First of all, funding needs to support dementia and research infrastructures for using and sharing data. If data sharing and more widespread use of routine data is to become the norm, we must fund data sharing and infrastructures for doing so, and recognise this as one of the essential costs of good science. Policy should stimulate collaboration between public and private actors.
Public-private partnerships, in-kind donations of data and expertise, government tax incentives for contributions to science, and other innovative mechanisms can help make data for dementia research available – both in relation to pharmaceutical companies, but also supermarket chains, mobile phone companies or start-ups.
There needs to be investment in future health-/bioinformatics talent and increased collaboration with data experts outside dementia research. Universities will need to offer opportunities and funding for education in data science and related areas, create multi-disciplinary centres of excellence, and focus on interdisciplinary, multi-institution and multi-country research.

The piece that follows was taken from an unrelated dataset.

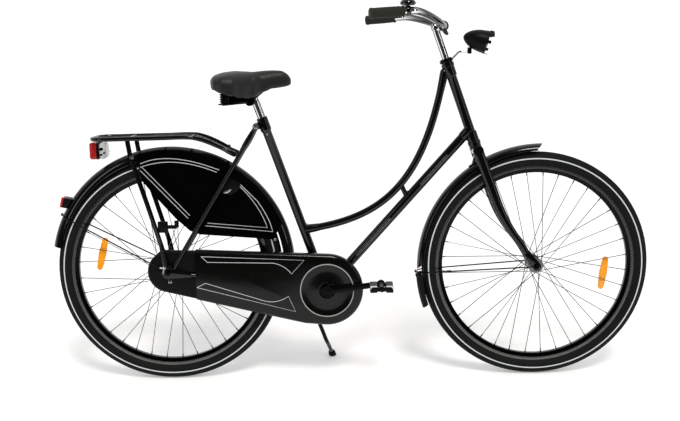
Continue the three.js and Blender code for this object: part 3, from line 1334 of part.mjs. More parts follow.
// Headlamp: a wire bracket on the headset, the bullet shell that tilts on it, and its lens
const lamp_pivot = place(head_base.x - lamp_pivot_behind, 0, head_base.z + lamp_pivot_rise);
const lamp_direction = place(Math.cos(lamp_tilt * DEG), 0, -Math.sin(lamp_tilt * DEG));
const lamp_tail = place(head_base.x + lamp_front_ahead, 0, head_base.z + lamp_front_rise).addScaledVector(lamp_direction, -lamp_length);
{
  const ring_from = headset_top - locknut_height / 2 - lamp_ring_height / 2;
  const ring_centre = on_head_axis(ring_from + lamp_ring_height / 2);
  const ring = tube(on_head_axis(ring_from), head_direction, lamp_ring_height, lamp_ring_diameter,
    locknut_diameter + 4 * fit_gap, 12);
  const path = new THREE.CatmullRomCurve3([
    place(ring_centre.x + (lamp_ring_diameter + locknut_diameter) / 4, 0,
      ring_centre.z + (lamp_ring_diameter - locknut_diameter)),
    ...lamp_bracket_path.map(([x, z]) => place(head_base.x + x, 0, head_base.z + z)),
    lamp_pivot.clone().addScaledVector(lamp_direction, -lamp_eye_diameter / 4)], false, "centripetal");
  const arm = bent_rod(path, lamp_bracket_diameter, 8, 5);
  const eye = cross_rod(lamp_pivot.x, lamp_pivot.z, -lamp_eye_half, lamp_eye_half, lamp_eye_diameter, 14);
  const hole = cross_rod(lamp_pivot.x, lamp_pivot.z, -lamp_eye_diameter, lamp_eye_diameter,
    lamp_pin_diameter + 2 * fit_gap, 12);
  add("lamp_bracket", joined(ring, arm, eye).subtract(hole), chrome);

  const inner = lamp_profile.slice(1).map(([radius, along]) => [radius - lamp_sheet, Math.min(along + lamp_sheet / 2,
    lamp_length)]).reverse();
  const shell = turned([...lamp_profile, ...inner, [0, lamp_profile[1][1] + lamp_sheet / 2]], lamp_tail, lamp_direction, 14);
  const front = lamp_tail.clone().addScaledVector(lamp_direction, lamp_length - lamp_visor_lap);
  const hood = tube(front, lamp_direction, lamp_visor_length + lamp_visor_lap, 2 * lamp_radius + lamp_sheet,
    2 * lamp_radius - lamp_sheet, 14);
  const keep = block(4 * lamp_radius, lamp_visor_width, 2 * lamp_radius,
    place(front.x, 0, front.z + lamp_radius + lamp_radius * lamp_visor_rise_share));
  const tabs = Object.values(sides).map((side) => plate([
    [lamp_pivot.x - lamp_tab_half, lamp_pivot.z - lamp_pin_diameter],
    [lamp_pivot.x + lamp_tab_half, lamp_pivot.z - lamp_pin_diameter],
    [lamp_pivot.x + lamp_tab_half, lamp_pivot.z + lamp_tab_height],
    [lamp_pivot.x - lamp_tab_half, lamp_pivot.z + lamp_tab_height],
  ], side * (lamp_eye_half + fit_gap), side * (lamp_eye_half + fit_gap + lamp_tab_thickness)));
  const pin_half = lamp_eye_half + lamp_tab_thickness;
  const pin = cross_rod(lamp_pivot.x, lamp_pivot.z, -pin_half, pin_half, lamp_pin_diameter, 12);
  const hollow = turned([...inner.slice(0, -1), [0, inner.at(-2)[1]], [0, lamp_length]], lamp_tail, lamp_direction, 14);
  add("lamp_shell", joined(shell, hood.intersect(keep), pin, ...tabs.map((tab) => tab.subtract(hollow))), black_plastic);

  const lens_radius = lamp_radius - lamp_sheet - fit_gap;
  add("lamp_lens", turned([
    [0, lamp_length - lamp_lens_depth], [lens_radius, lamp_length - lamp_lens_depth], [lens_radius, lamp_length],
    [lens_radius * 2 / 3, lamp_length + lamp_lens_bulge * 2 / 3], [0, lamp_length + lamp_lens_bulge],
  ], lamp_tail, lamp_direction, 14), clear_lens);
}

// Seat post, with the eye that the saddle clamp turns on
const seat_post_top = seat_tube_length + seat_post_rise;
const seat_post_tip = on_seat_axis(seat_post_top);
const clamp_centre = place(seat_post_tip.x - saddle_clamp_behind, 0, seat_post_tip.z - saddle_clamp_drop);
{
  const post = rod(on_seat_axis(seat_post_top - seat_post_depth), on_seat_axis(seat_post_top), seat_post_diameter, 14);
  const neck_start = on_seat_axis(seat_post_top - seat_post_diameter);
  const neck = rod(neck_start, clamp_centre, saddle_eye_diameter, 12);
  const eye = cross_rod(clamp_centre.x, clamp_centre.z, -saddle_eye_half, saddle_eye_half, saddle_eye_diameter, 16);
  const hole = cross_rod(clamp_centre.x, clamp_centre.z, -2 * saddle_eye_half, 2 * saddle_eye_half,
    saddle_bolt_diameter + 2 * fit_gap, 12);
  add("seat_post", joined(post, neck, eye).subtract(hole), chrome);
}

const spring_ahead = clamp_centre.x - spring_behind;
const spring_low = clamp_centre.z - spring_drop;

// Saddle frame: clamp discs and bolt, a pair of rails and the spring plate
{
  const disc_in = saddle_eye_half + fit_gap;
  const disc_out = disc_in + saddle_disc_thickness;
  const bolt = cross_rod(clamp_centre.x, clamp_centre.z, -disc_out - cut_overrun, disc_out + cut_overrun,
    saddle_bolt_diameter, 12);
  const discs = Object.values(sides).map((side) =>
    cross_rod(clamp_centre.x, clamp_centre.z, side * disc_in, side * disc_out, saddle_disc_diameter, 12));
  const rails = Object.values(sides).map((side) => bent_rod(new THREE.CatmullRomCurve3(
    rail_path.map(([x, y, z]) => place(clamp_centre.x + x, side * y, clamp_centre.z + z)), false, "centripetal"), rail_diameter, 9, 5));
  const seat_plate = block(spring_diameter + rail_diameter, 2 * spring_spread + spring_diameter, spring_plate_thickness,
    place(spring_ahead, 0, spring_low - fit_gap - spring_plate_thickness / 2));
  add("saddle_frame", joined(bolt, ...discs, ...rails, seat_plate), dark_steel);
}

// Saddle springs: one unbroken wire each
const spring_steps_per_curl = 8;
for (const [name, side] of Object.entries(sides)) {
  const mean_radius = (spring_diameter - spring_wire) / 2;
  const rise = spring_height - spring_wire;
  class Coil extends THREE.Curve {
    getPoint(share, target = new THREE.Vector3()) {
      const angle = 2 * Math.PI * spring_curls * share;
      return target.set(
        spring_ahead + mean_radius * Math.cos(angle),
        side * (spring_spread + mean_radius * Math.sin(angle)),
        spring_low + spring_wire / 2 + rise * share);
    }
  }
  add(`saddle_spring_${name}`, bent_rod(new Coil(), spring_wire, Math.round(spring_curls * spring_steps_per_curl), 5), spring_black);
}
console.log(`saddle spring: least gap between curls ${((spring_height - spring_wire) / spring_curls - spring_wire).toFixed(2)} mm`);

// Saddle: a padded top lofted through cross sections, with the spring seats and rail pockets below
{
  const rings = saddle_rows.map(([ahead, half_width, ...heights]) => {
    const x = clamp_centre.x + ahead;
    const [top, skirt, under] = heights.map((height) => clamp_centre.z + height);
    const points = [];
    for (let i = 0; i <= saddle_section_steps; i++) {
      const angle = Math.PI * (i / saddle_section_steps);
      const drawn_in = 1 - saddle_draw_share * (1 - Math.sin(angle)) ** 2;
      const y = half_width * Math.sign(Math.cos(angle)) * Math.abs(Math.cos(angle)) ** saddle_square_power * drawn_in;
      points.push(place(x, y, skirt + (top - skirt) * Math.sin(angle) ** saddle_crown_power));
    }
    for (const share of [-2 / 3, -1 / 3, 0, 1 / 3, 2 / 3]) points.push(place(x, share * half_width, under));
    return points;
  });
  const cushion = lofted(rings);
  const cups = Object.values(sides).map((side) => rod(
    place(spring_ahead, side * spring_spread, spring_low + spring_height + fit_gap),
    place(spring_ahead, side * spring_spread, spring_low + spring_height + spring_diameter),
    spring_diameter, 14));
  const pockets = Object.values(sides).map((side) => bent_rod(new THREE.CatmullRomCurve3(
    rail_path.map(([x, y, z]) => place(clamp_centre.x + x, side * y, clamp_centre.z + z)), false, "centripetal"), rail_diameter + 4 * fit_gap, 10, 6));
  add("saddle_cover", cut(joined(cushion, ...cups), ...pockets), cover_skin);
}

// Side stand: a block clamped to the chain stays, and the leg that folds back on its pin
const stand_pivot = place(bracket.x - stand_pivot_behind, stand_pivot_out, bracket.z - stand_pivot_drop);
const stand_axis = place(0, Math.cos(stand_axis_tilt * DEG), Math.sin(stand_axis_tilt * DEG));
const on_stand_axis = (distance) => stand_pivot.clone().addScaledVector(stand_axis, distance);
{
  const stay_room = Object.values(sides).map((side) => chain_stay(side, 2 * fit_gap));
  const stand_block_low = bracket.z - stand_block_drop;
  const stand_plate_height = bracket.z + stand_plate_rise;
  const lower = block(stand_block_length, stand_block_width, stand_block_height,
    place(stand_pivot.x, stand_block_shift, stand_block_low + stand_block_height / 2));
  const upper = block(stand_block_length, stand_block_width - 2 * stand_plate_thickness, stand_plate_thickness,
    place(stand_pivot.x, 0, stand_plate_height));
  const bolt = rod(place(stand_pivot.x, 0, stand_block_low), place(stand_pivot.x, 0,
    stand_plate_height + 2 * stand_plate_thickness), stand_bolt_diameter, 10);
  const barrel_half = stand_barrel_length / 2;
  const pin = rod(on_stand_axis(-stand_pivot_out / 2), on_stand_axis(barrel_half + fit_gap + cut_overrun / 2),
    stand_pin_diameter, 12);
  const head = rod(on_stand_axis(barrel_half + fit_gap), on_stand_axis(barrel_half + fit_gap + cut_overrun),
    stand_pin_head_diameter, 12);
  add("kickstand_bracket", cut(joined(lower, upper, bolt, pin, head), ...stay_room), dark_steel);

  const sole = stand_foot_out * Math.tan(lean_angle * DEG);
  const foot_end = place(stand_pivot.x + stand_foot_ahead, stand_foot_out, sole);
  const knee = place(stand_pivot.x + stand_knee_ahead, stand_knee_out, stand_knee_height);
  const shin = foot_end.clone().sub(knee).normalize();
  const path = new THREE.CatmullRomCurve3([
    stand_pivot, ...stand_leg_path.map(([x, y, z]) => place(stand_pivot.x + x, y, z)), knee,
    foot_end.clone().addScaledVector(shin, -stand_foot_length / 2)], false, "centripetal");
  const barrel = rod(on_stand_axis(-barrel_half), on_stand_axis(barrel_half), stand_barrel_diameter, 14);
  const pin_hole = rod(on_stand_axis(-stand_barrel_length), on_stand_axis(stand_barrel_length),
    stand_pin_diameter + 2 * fit_gap, 12);
  const foot_start = foot_end.clone().addScaledVector(shin, -stand_foot_length);
  const foot_over = foot_end.clone().addScaledVector(shin, stand_foot_diameter);
  const leg_end_room = foot_end.clone().addScaledVector(shin, -stand_foot_length / 2 + fit_gap);
  const ground_cut = block(8 * stand_foot_diameter, 8 * stand_foot_diameter, 4 * stand_foot_diameter,
    place(0, 0, -2 * stand_foot_diameter));
  const ground = ground_cut.rotate([lean_angle, 0, 0]).translate([foot_end.x, foot_end.y, foot_end.z]);
  const leg = joined(bent_rod(path, stand_leg_diameter, 11, 8), barrel).subtract(pin_hole);
  add("kickstand_leg", leg, dark_steel);
  const foot = rod(foot_start, foot_over, stand_foot_diameter, 14);
  const socket = rod(foot_start.clone().addScaledVector(shin, -cut_overrun), leg_end_room,
    stand_leg_diameter + 4 * fit_gap, 12);
  add("kickstand_foot", cut(foot, socket, ground), rubber);
}

// Spoke reflectors, one on each wheel
function add_spoke_reflector(prefix, axle_centre, angle) {
  const outward = place(Math.cos(angle * DEG), 0, Math.sin(angle * DEG));
  const centre = axle_centre.clone().addScaledVector(outward, spoke_reflector_radius);
  const along = across.clone().cross(outward);
  const end_round = spoke_reflector_width / 2;
  const end_reach = spoke_reflector_length / 2 - end_round;
  const outline = belt_outline([[-end_reach, 0, end_round], [end_reach, 0, end_round]], 0, 16);
  const half = spoke_reflector_thickness / 2;
  add(`${prefix}_spoke_reflector`, prism(outline, centre, along, outward, -half, half), orange_lens);
}
add_spoke_reflector("rear", rear_axle_centre, rear_reflector_turn);
add_spoke_reflector("front", front_axle_centre, front_reflector_turn);

// The whole bike leans onto its stand, and stands centred on the ground
bike.rotation.x = -lean_angle * DEG;
bike.updateMatrixWorld(true);
const standing = new THREE.Group();
standing.add(bike);
const box = new THREE.Box3().setFromObject(standing, true);
const middle = box.getCenter(new THREE.Vector3());
standing.position.set(-middle.x, -middle.y, -box.min.z);
standing.updateMatrixWorld(true);

export default standing;
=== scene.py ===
# %% [markdown]
# # A Dutch city bike
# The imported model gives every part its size, its place and its joints. This lesson dresses that model:
# each piece is shaped again with finer curves, rides on the same body, and gets a finish of its own.

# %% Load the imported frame
import json
from math import acos, asin, atan2, copysign, cos, degrees, hypot, pi, radians, sin, tan

import bpy
from mathutils import Matrix, Vector


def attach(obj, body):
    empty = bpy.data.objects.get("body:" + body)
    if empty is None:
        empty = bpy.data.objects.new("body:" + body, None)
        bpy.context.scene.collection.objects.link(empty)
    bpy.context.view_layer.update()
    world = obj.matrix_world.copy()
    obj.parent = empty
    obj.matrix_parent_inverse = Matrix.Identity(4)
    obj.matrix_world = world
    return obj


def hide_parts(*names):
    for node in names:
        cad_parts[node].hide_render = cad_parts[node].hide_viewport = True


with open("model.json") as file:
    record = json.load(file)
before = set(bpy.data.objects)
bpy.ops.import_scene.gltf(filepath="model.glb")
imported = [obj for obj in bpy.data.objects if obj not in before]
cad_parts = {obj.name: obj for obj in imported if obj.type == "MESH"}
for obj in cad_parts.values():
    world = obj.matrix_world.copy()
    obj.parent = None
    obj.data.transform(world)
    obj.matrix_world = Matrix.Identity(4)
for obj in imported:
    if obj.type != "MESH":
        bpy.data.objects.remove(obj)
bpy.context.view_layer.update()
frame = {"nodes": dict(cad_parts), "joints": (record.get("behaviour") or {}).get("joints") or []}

# %% [markdown]
# A bicycle is easiest to draw upright, in millimetres, with the rear wheel's contact point at zero.
# The real one leans on its stand. So each piece is drawn upright, and one matrix, taken from the rear
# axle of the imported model, scales it to metres, leans it over and sets it in its place.

# %% From the upright drawing to the leaning bike
joints = {joint["name"]: joint for joint in frame["joints"]}
mm = 0.001
axle_height = 357.5
wheelbase = 1156.0
lean_angle = radians(5.94)
lean = Matrix.Rotation(-lean_angle, 4, "X")
shift = Vector(joints["rear_wheel_spin"]["pos_m"]) - lean @ Vector((0, 0, axle_height * mm))
standing = Matrix.Translation(shift) @ lean @ Matrix.Scale(mm, 4)
print("the drawing's zero stands at", [round(v, 4) for v in shift])

# %% [markdown]
# Most tools of Blender act on everything that is selected, so a helper first clears the selection.
# The other helpers repeat what a hand would do: merge points that lie together, drop loose edges,
# close open ends and turn the faces outwards.

# %% Selecting and cleaning
merge_distance = 0.002


def object_mode():
    bpy.ops.object.mode_set(mode="OBJECT")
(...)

On an international level, guidelines for consent and Institutional Review Boards (IRB) or Ethics Review Committees (ERCs) need to be agreed on. Reducing uncertainty about whether consents obtained for medical research allow data to be shared beyond an institution, collaboration, or nation, can lower the barriers to sharing while still protecting research participants. Going forward, we need to obtain routinely and purposively collected data in a future-proof way, with governance mechanisms to give confidence that uses of the data remain consistent with an ethical framework that reflects the spirit in which an individual agreed to his or her data being used.
Also beyond national boundaries, a stable and beneficial legal framework must be ensured. We need policies that protect citizens against any undue exploitation of their data that they would not want, but must balance data protection and privacy rights with making medical advances in the interest of everyone. Legislation also needs to account for the growing global research communities in terms of funding and making best use of human and data resources.
It is worth emphasising that all of these recommendations do not just apply to dementia research, but are especially pronounced in this case due to the potential of data from outside the medical realm for advancing dementia research, the current state of research in relation to the aim of having a disease-modifying therapy by 2025, and the high personal, societal and economic importance to improve prevention, diagnosis, treatment and cure across the globe.